* Data entries
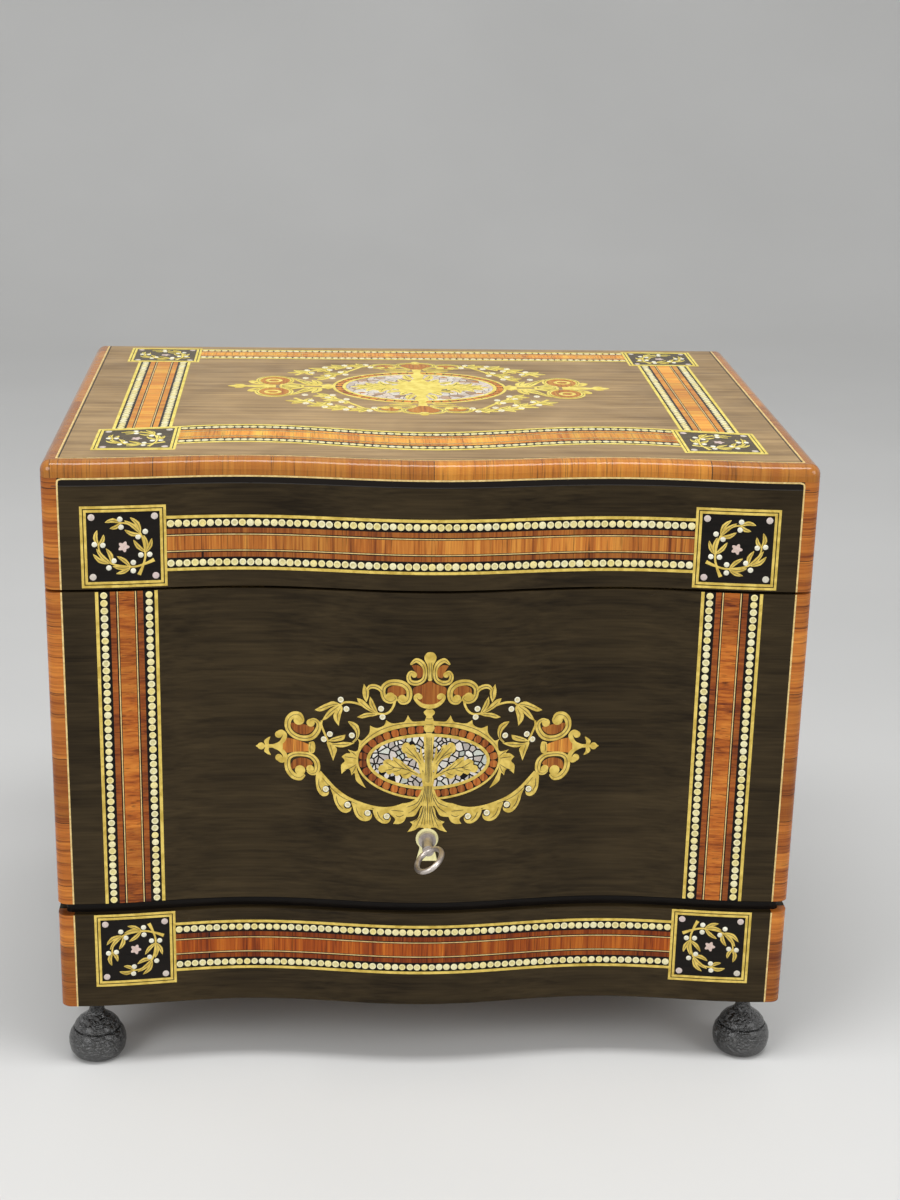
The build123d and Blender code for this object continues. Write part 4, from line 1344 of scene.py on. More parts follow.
@dataclass
class Medallion:
    """Cut-brass ornament, alike on both sides of its middle line and drawn on its right half."""

    name: str
    face: Face
    body: str
    finishes: Finishes
    wood_finish: Material
    brass_finish: Material
    flips: tuple[int, ...] = (1,)
    bead_crown: float = 0.05
    block_share: float = 0.88
    rounding: float = 0.62
    berry_white: Colour = (0.90, 0.87, 0.70)
    berry_eye: Colour = (0.78, 0.70, 0.42)
    wood_tint: Colour = (0.62, 0.56, 0.52)
    bright_wood_tint: Colour = (1.2, 1.35, 1.3)
    brass: FlatWork = field(init=False)
    wood: FlatWork = field(init=False)
    pearl: FlatWork = field(init=False)
    cuts: FlatWork = field(init=False)
    ground: FlatWork = field(init=False)

    def __post_init__(self) -> None:
        """Starts the layers."""
        self.ground = FlatWork(f"{self.name}_ground", self.face, Layer.FIELD)
        self.wood = FlatWork(f"{self.name}_rosewood", self.face, Layer.VENEER)
        self.pearl = FlatWork(f"{self.name}_pearl", self.face, Layer.CHIPS)
        self.brass = FlatWork(f"{self.name}_brass", self.face, Layer.CUT_BRASS)
        self.cuts = FlatWork(f"{self.name}_engraving", self.face, Layer.ENGRAVING)

    def copies(self, points: Outline) -> list[list[Point]]:
        """Copies points to each side and end, once where they lie on a middle line.

        Args:
            points: points of the right half.

        Returns:
            The points of each copy.
        """
        sides = SIDES if any(abs(u) > 0.01 for u, _ in points) else (1,)
        flips = self.flips if any(abs(v) > 0.01 for _, v in points) else (1,)
        return [[(u * side, v * flip) for u, v in points] for side in sides for flip in flips]

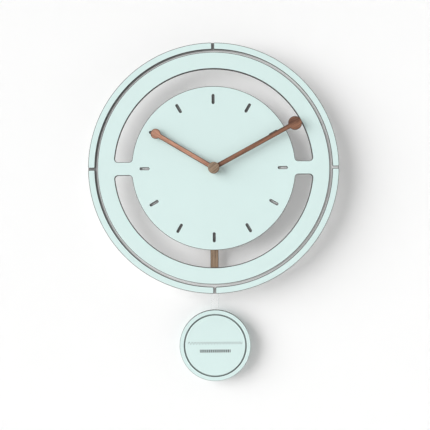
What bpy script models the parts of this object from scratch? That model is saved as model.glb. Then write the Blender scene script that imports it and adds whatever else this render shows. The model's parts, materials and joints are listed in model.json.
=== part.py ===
"""Pendulum wall clock: a layered open-ring face with two wooden hands, a quartz movement with a
pendulum drive behind it, and a wooden rod that carries a small two-layer bob.

Frame: +X is to the right, +Z is up, and the wall is the plane Y = 0 with the clock in front of it,
at negative Y. The origin is on the wall, straight behind the arbor that carries the hands.

Every piece is laid out in the dial frame, an empty whose X is right, whose Y is up and whose Z is
the distance out from the wall. A pair such as (back, front) holds two such distances.
"""

import math

import bmesh
import bpy

# ---------------------------------------------------------------------------------------------
# Driving dimensions, in metres and degrees
# ---------------------------------------------------------------------------------------------

# Clearances
SEAT_GAP = 0.0003  # between pieces that rest on, screw to or are glued to each other
RUNNING_GAP = 0.0001  # radial, between a shaft and the hole it turns in
LAYER_GAP = 0.0006  # between layers that turn past each other
END_PLAY = 0.0002  # between a shaft's end and the bottom of its hole
JOIN_LAP = 0.0001  # how far shapes that are joined into one run into each other
FLOOR_LIFT = 0.0007  # from the case's floor to what lies over it

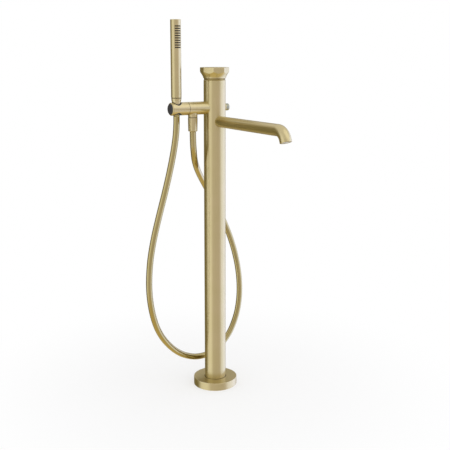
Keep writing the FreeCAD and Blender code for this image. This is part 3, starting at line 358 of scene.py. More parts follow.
class Tree:
    """The nodes of one material or of the world."""

    def __init__(self, owner):
        owner.use_nodes = True
        self.nodes = owner.node_tree.nodes
        self.links = owner.node_tree.links
        self.nodes.clear()

    def node(self, kind, settings=None, sockets=None):
        """Adds a node, first with its settings and then with the values or links of its sockets."""
        node = self.nodes.new(kind)
        for name, setting in (settings or {}).items():
            if name == "stops":
                ramp = node.color_ramp
                for number, (place, _) in enumerate(setting):
                    if number < 2:
                        ramp.elements[number].position = place
                    else:
                        ramp.elements.new(place)
                for element, (_, colour) in zip(ramp.elements, setting):
                    element.color = (*colour, 1)
            elif name == "interpolation" and kind == "ShaderNodeValToRGB":
                node.color_ramp.interpolation = setting
            else:
                setattr(node, name, setting)
        for name, given in (sockets or {}).items():
            if isinstance(name, int):
                socket = node.inputs[name]
            else:
                socket = next(s for s in node.inputs if name in (s.identifier, s.name))
            if isinstance(given, Value):
                self.links.new(given.socket, socket)
            elif isinstance(given, Added):
                self.links.new(given.out(), socket)
            elif isinstance(given, bpy.types.NodeSocket):
                self.links.new(given, socket)
            elif hasattr(given, "__len__") and hasattr(socket.default_value, "__len__"):
                socket.default_value = (*given, 1)[: len(socket.default_value)]
            else:
                socket.default_value = given
        return Added(self, node)

    def mix(self, factor, a, b):
        """A colour that goes from a to b with factor."""
        sockets = {"Factor_Float": factor, "A_Color": a, "B_Color": b}
        return self.node("ShaderNodeMix", {"data_type": "RGBA"}, sockets).out("Result_Color")

    def place(self):
        """Object coordinates, in metres."""
        return self.node("ShaderNodeTexCoord").out("Object")

    def stretched(self, source, scale, centre=(0, 0, 0)):
        """source, moved so that centre is its origin, and scaled."""
        moved = tuple(-c * s for c, s in zip(centre, scale))
        sockets = {"Vector": source, "Location": moved, "Scale": scale}
        return self.node("ShaderNodeMapping", {"vector_type": "POINT"}, sockets).out()

    def parts(self, vector):
        """x, y and z of a vector."""
        split = self.node("ShaderNodeSeparateXYZ", None, {"Vector": vector})
        return [split.value(axis) for axis in "XYZ"]

    def joined(self, x, y, z):
        return self.node("ShaderNodeCombineXYZ", None, {"X": x, "Y": y, "Z": z}).out()

    def noise(self, vector, scale=1.0, detail=2.0, roughness=0.5):
        sockets = {"Vector": vector, "Scale": scale, "Detail": detail, "Roughness": roughness}
        return self.node("ShaderNodeTexNoise", {"noise_dimensions": "3D"}, sockets).value()

    def bump(self, height, strength, distance):
        sockets = {"Height": height, "Strength": strength, "Distance": distance}
        return self.node("ShaderNodeBump", None, sockets).out()

    def finish(self, colour, roughness, normal=None, metallic=0.0, **constants):
        """The closing shader. constants are numbers and colours that are the same all over."""
        sockets = {"Base Color": colour, "Roughness": roughness, "Metallic": metallic}
        if normal is not None:
            sockets["Normal"] = normal
        sockets.update({name.replace("_", " "): value for name, value in constants.items()})
        shader = self.node("ShaderNodeBsdfPrincipled", None, sockets)
        self.node("ShaderNodeOutputMaterial", None, {"Surface": shader})


def material(name):
    """A new material and its nodes."""
    made = bpy.data.materials.new(name)
    return made, Tree(made)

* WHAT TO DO
Only the lines from the first line of the records through the line containing "a middle line." should be repeated, exactly as they appear.

* RESPONSE
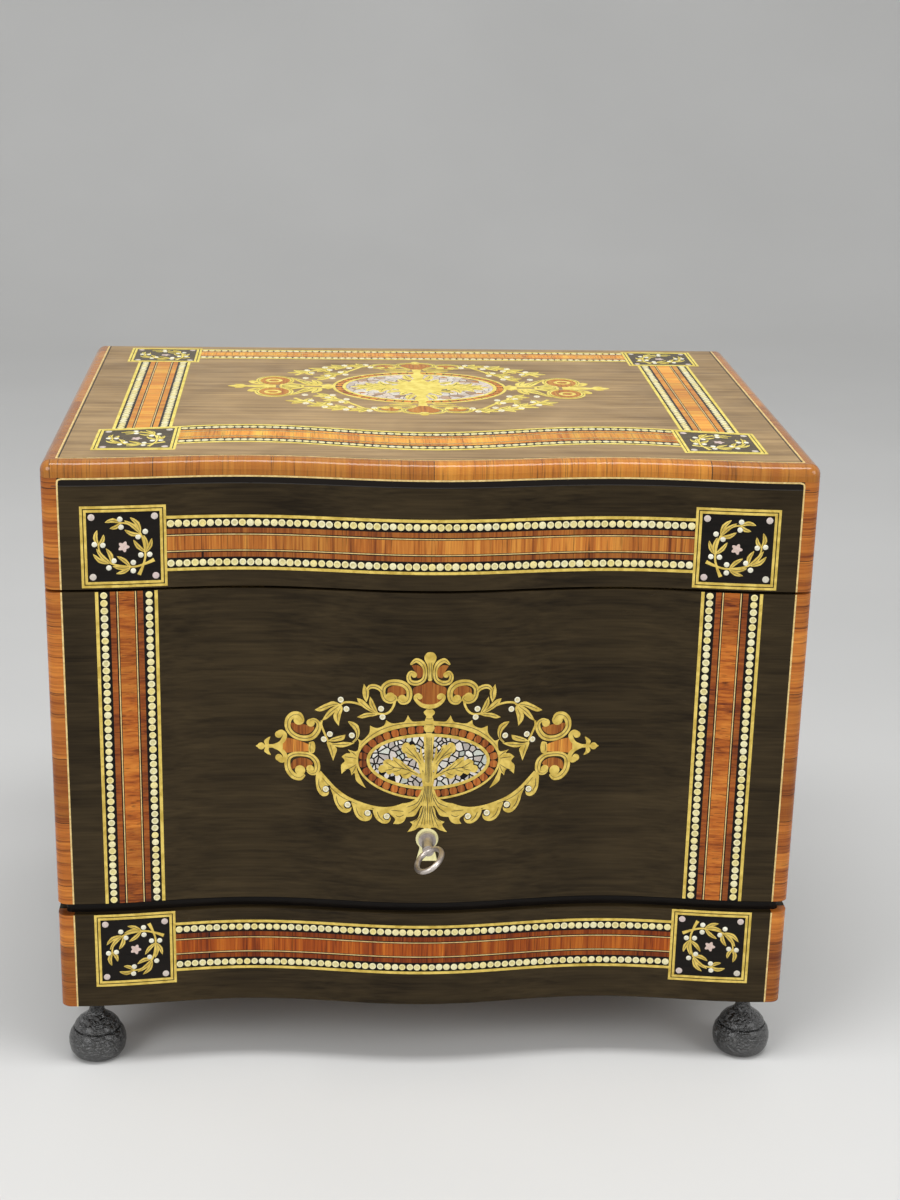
The build123d and Blender code for this object continues. Write part 4, from line 1344 of scene.py on. More parts follow.
@dataclass
class Medallion:
    """Cut-brass ornament, alike on both sides of its middle line and drawn on its right half."""

    name: str
    face: Face
    body: str
    finishes: Finishes
    wood_finish: Material
    brass_finish: Material
    flips: tuple[int, ...] = (1,)
    bead_crown: float = 0.05
    block_share: float = 0.88
    rounding: float = 0.62
    berry_white: Colour = (0.90, 0.87, 0.70)
    berry_eye: Colour = (0.78, 0.70, 0.42)
    wood_tint: Colour = (0.62, 0.56, 0.52)
    bright_wood_tint: Colour = (1.2, 1.35, 1.3)
    brass: FlatWork = field(init=False)
    wood: FlatWork = field(init=False)
    pearl: FlatWork = field(init=False)
    cuts: FlatWork = field(init=False)
    ground: FlatWork = field(init=False)

    def __post_init__(self) -> None:
        """Starts the layers."""
        self.ground = FlatWork(f"{self.name}_ground", self.face, Layer.FIELD)
        self.wood = FlatWork(f"{self.name}_rosewood", self.face, Layer.VENEER)
        self.pearl = FlatWork(f"{self.name}_pearl", self.face, Layer.CHIPS)
        self.brass = FlatWork(f"{self.name}_brass", self.face, Layer.CUT_BRASS)
        self.cuts = FlatWork(f"{self.name}_engraving", self.face, Layer.ENGRAVING)

    def copies(self, points: Outline) -> list[list[Point]]:
        """Copies points to each side and end, once where they lie on a middle line.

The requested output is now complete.